Most specimens would turn yellow rather than bright scarlet in autumn. There is a northern strain that turns white in autumn. There is such a variation in autumn color behavior depending both on strain & precise conditions where it is growing, as well as wide variation from deciduous to nearly evergreen, that autumn & winter behavior is not predictable before it is tested, & ours had always remained green year-round, until it had trained to climb high on a trellis & unexpectedly began to display autumn color.

It can tolerate very damp soil, selecting nearly swampy wooded shade zones in nature. Even so, older specimens long in the ground develop extensive root systems & thereby become comparatively drought hardy over time.

In autumn of 2003, a fellow gardener who read an earlier version of this page e-mailed me to ask if I wanted a start off a wild strawberry shrub, as they grew on her back property which was butted up against the John Houston National Forest. She sent me several stems with a few bare roots on them, which I dipped in rooting hormone & potted. It was almost winter & not the right season to be doing this, & I fretted the starts had died during the winter. But by the following April a few leaves appeared & it was clearly going to take. By autumn the potted shrub had become fairly leafy, & will be ready to go into its permanent location in the garden next spring.

The leaves are narrower & pointier than on the inferior clone, the branches stronger, the stance strongly upright. Lovely! And even though as I re-write this page it's too soon to have seen it fruit, there is every reason to expect it will flower perhaps as early as spring 2005, or in 2006 if it needs first to get well rooted in the garden.
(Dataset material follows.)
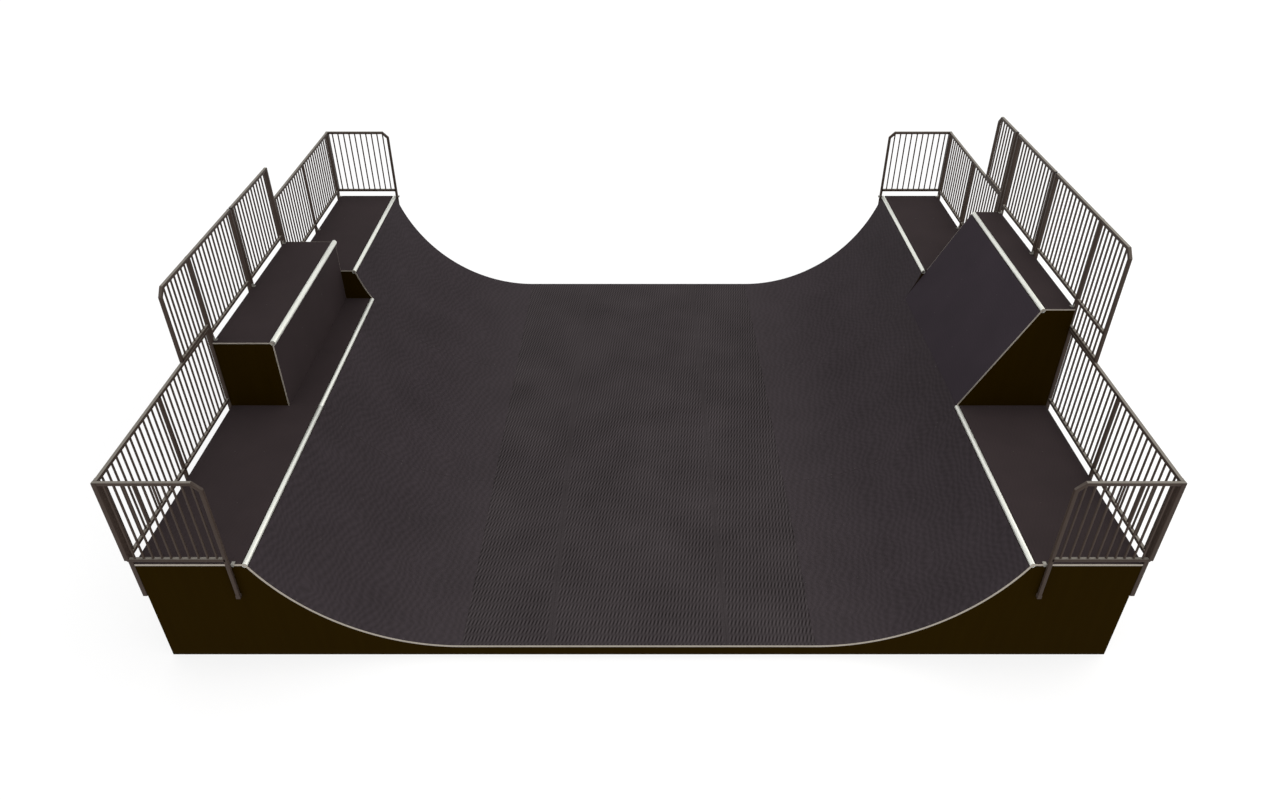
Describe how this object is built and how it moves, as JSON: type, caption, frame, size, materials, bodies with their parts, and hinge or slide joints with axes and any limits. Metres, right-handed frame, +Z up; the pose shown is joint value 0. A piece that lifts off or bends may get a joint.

Getting the wild shrub left me with a mild dilemma. I had taken a belated liking to my "creeping" strawberry shrub, due to how nicely it filled out the trellis, & no wild specimen was ever going to grow like a vine. I no longer desired to root it out to replace with a superior wild specimen. So I am rather intending to plant the upright shrub to the right of the faucet, & if I can tease a few of its limbs into the climber-clone so it looks like it's blooms too, doubly great.